Awesome. Please keep these coming!

Anonymous

Cool!.. Very interesting!

Anonymous

Very interesting. I'm curious where you think the transition is between galactic and extragalactic cosmic rays? It sounds like you're saying that extragalactic secondaries can explain the spectrum below the ankle. How low does that go? All the way down to the knee? If so, can you explain 3 PeV particles escaping and propagating all the way to our galaxy? What is your prediction for the composition over that whole energy range?
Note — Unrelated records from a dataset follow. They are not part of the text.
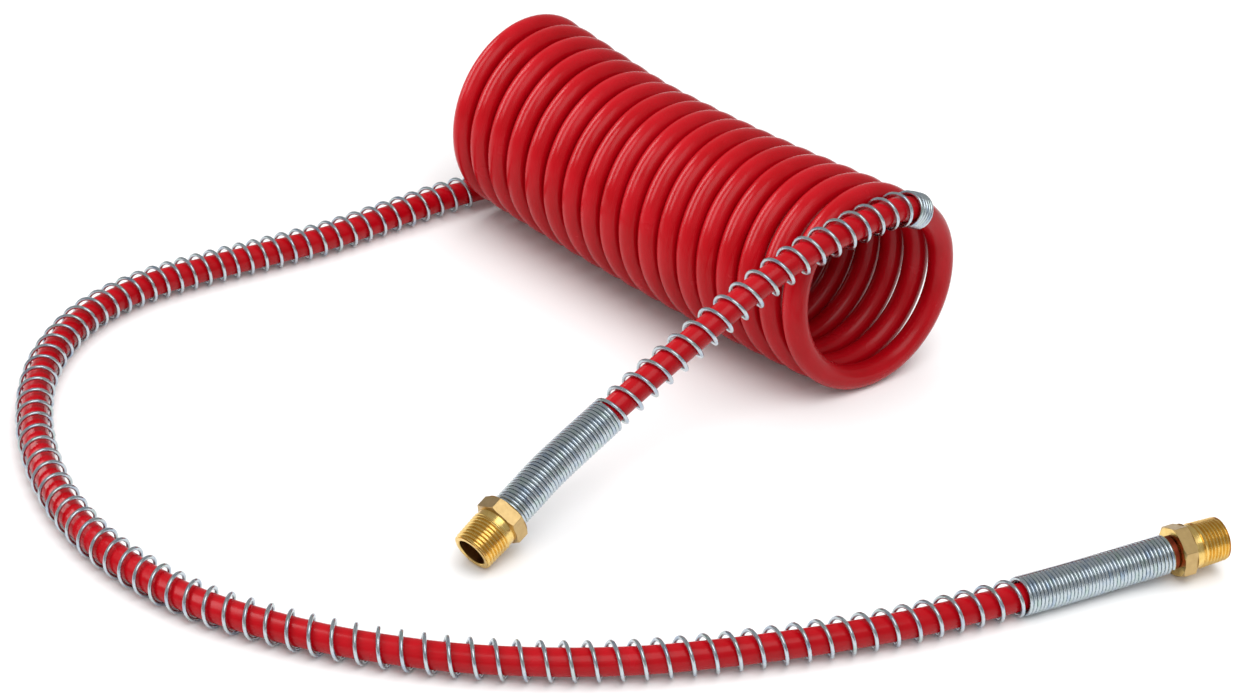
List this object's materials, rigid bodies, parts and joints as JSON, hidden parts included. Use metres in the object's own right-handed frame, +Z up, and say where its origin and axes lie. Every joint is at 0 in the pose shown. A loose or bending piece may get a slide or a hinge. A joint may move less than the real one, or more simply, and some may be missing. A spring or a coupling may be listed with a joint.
{
  "type": "coiled air hose",
  "caption": "Close-coiled red nylon air hose with a short and a long lead, wire spring guards and brass male pipe fittings; the coil stretches and the long lead's fitting swivels.",
  "frame": {"origin": "centre of the whole hose's footprint, on the surface that it lies on", "axes": "+X along the coil's axis, towards the end with the short lead; +Y away from the leads; +Z up"},
  "size_m": [0.5198, 0.4482, 0.1077],
  "materials": {
    "red_nylon": "glossy extruded nylon",
    "zinc_spring": "bright zinc plate with a faint blue tint",
    "brass": "machined, satin on the hexagon",
    "seal_rubber": "matte"
  },
  "bodies": {
    "hose": {"hose_coil": "red_nylon", "long_lead_tube": "red_nylon", "long_lead_guard": "zinc_spring", "long_end_stem": "brass", "long_end_ferrule": "brass", "swivel_o_ring_rear": "seal_rubber", "swivel_o_ring_front": "seal_rubber"},
    "short_end": {"short_lead_tube": "red_nylon", "short_lead_guard": "zinc_spring", "short_end_body": "brass", "short_end_ferrule": "brass"},
    "swivel": {"swivel_body": "brass", "swivel_retaining_ring": "zinc_spring"}
  },
  "joints": [
    {"name": "coil_stretch", "type": "slide", "parent": "hose", "child": "short_end", "axis": [1, 0, 0], "range_m": [0, 0.06], "stiffness_N_per_m": 30, "deforming": ["hose_coil"]},
    {"name": "long_end_swivel", "type": "hinge", "parent": "hose", "child": "swivel", "pos_m": [0.2436, 0.1534, 0.0128], "axis": [0.3487, 0.9327, 0.0924], "continuous": true}
  ]
}
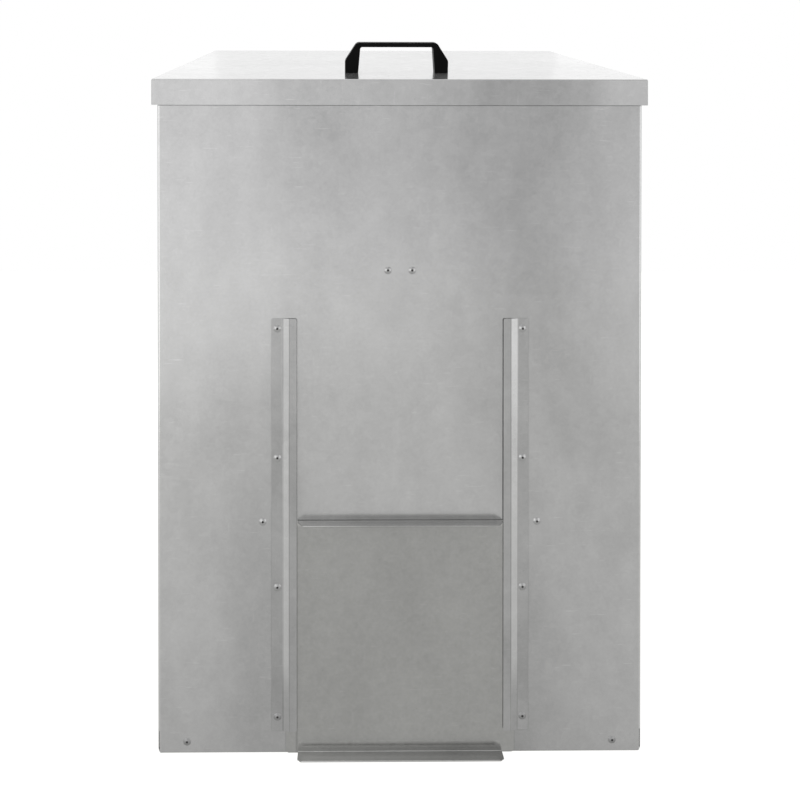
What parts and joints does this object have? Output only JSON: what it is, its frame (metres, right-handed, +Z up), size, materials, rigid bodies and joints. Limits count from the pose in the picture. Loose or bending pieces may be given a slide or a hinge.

I work on UHECRs, so I'd be interested in your thoughts.

Anonymous

Preview access to a physics paper, well that's a "first time in my life" thing I can now check on my list. It's Probably too technical for my layman-but-still-better-than-most-layman physic skill and comprehension, but I'll read this with interest! I love working in IT, but something I kind of regret being so lazy when I was in high school and college. kudo. to your undergrads! Thank you!

pbsspacetime

Hey Paul, sorry for the slow response. I admit to being the quasar guy on this paper, not the cosmic ray guy. That would be Luis Anchordoqui (of the Auger collaboration). This is my first foray into CR stuff, but I expect not my last. But the crux of the paper is that the ankle in the UHECR spectrum at ~10^10 GeV can be explained by adding a new population of cosmic rays on top of the high-energy tail of extragalactic population that dominates just below the ankle. Obviously, we think this new source could be nuclei accelerated in the magnetic fields of supermassive black holes. The numbers work out at the high energy end - although only for heavy nuclei, not protons. It's unlikely that these dominate at energies below the ankle, in part because the extragalactic sources are too isotropic between the ankle and the knee. You'd expect some clustering for SMBH-sourced CRs, as is seen at the highest energies. However protons sourced from photodisintegration of heavier nuclei should be present between the ankle and the knee.